If you want to exchange information with someone who speaks only Urdu, you don't communicate in English. You find a way to convey your message in Urdu.
Systems for exchange of laboratory data—laboratory information management systems or "LIMS"—likewise rely on common languages of standardized coding to communicate with other laboratories, public health partners and health care providers. Examples of such standards are Logical Observation Identifiers Names and Codes (LOINC) and Systematized Nomenclature of Medicine (SNOMED), which are familiar to many responsible for clinical testing.
A LIMS does not arrive at a laboratory pre-coded and ready to run. It has to be fed all the information it will need to synthesize and replicate over the testing process, from accessioning to analysis to reporting. It's the role of informatics terminologists to analyze system requirements and map the dozens of codes that allow the LIMS to "speak" with other data exchange systems.

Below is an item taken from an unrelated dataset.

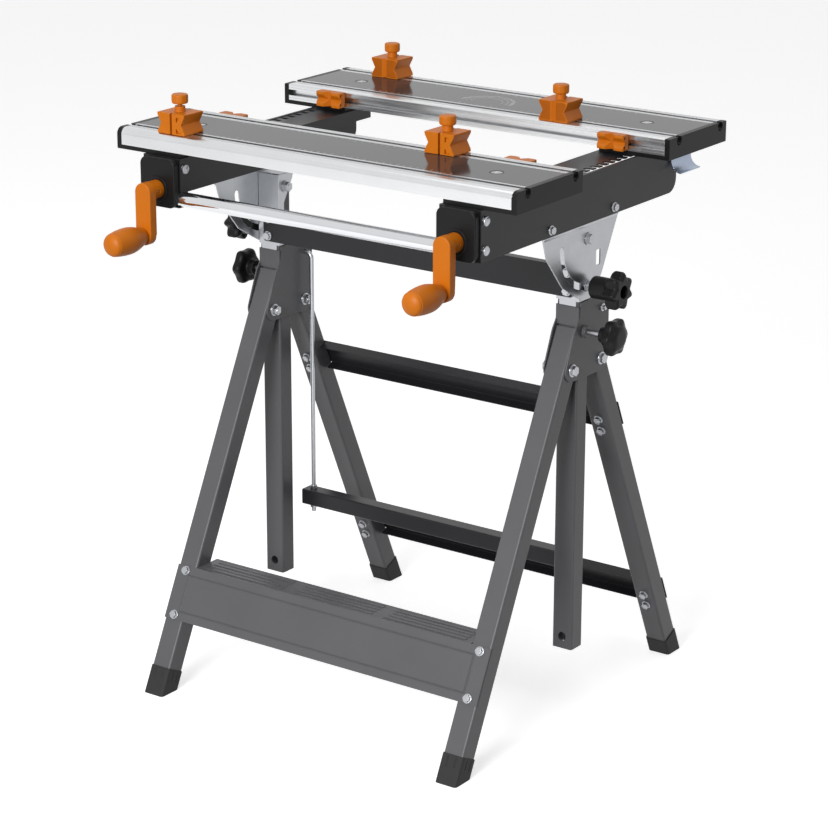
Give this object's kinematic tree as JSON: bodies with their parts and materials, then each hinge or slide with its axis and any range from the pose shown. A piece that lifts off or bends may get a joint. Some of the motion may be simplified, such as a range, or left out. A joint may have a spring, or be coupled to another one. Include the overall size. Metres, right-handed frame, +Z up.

Recently APHL completed a particularly complex and unusual LIMS coding project at the Marion County Public Health Laboratory, which serves the Indianapolis metro area. The laboratory wanted to deploy its new LIMS across the facility after first deploying the system in its microbiology section. However, such systems are not commonly implemented in the environmental section of a laboratory. Different regulations, formats, operating procedures and reporting requirements apply to microbiological and environmental testing. Consequently, most public health laboratories support these functions with different LIMS.
APHL, working with Marion County laboratory's LIMS administrator, other laboratory experts and the APHL Environmental Health Committee, took on the challenge of implementing a LIMS that would work across all sections of the county's laboratory. APHL's lead terminologist began the enormous project by assessing the data required by environmental medicine and obtaining more information on environmental standards. She then poured through 175 standard operating procedures and mapped each of the 89 environmental tests used in the county to its analyzed chemical substance. She also mapped additional codes for test results, units, methods and sample types. Where no terminology existed, she created codes.
The result is a model for other public health laboratories that want to operate all sections, including environmental testing, on a single LIMS.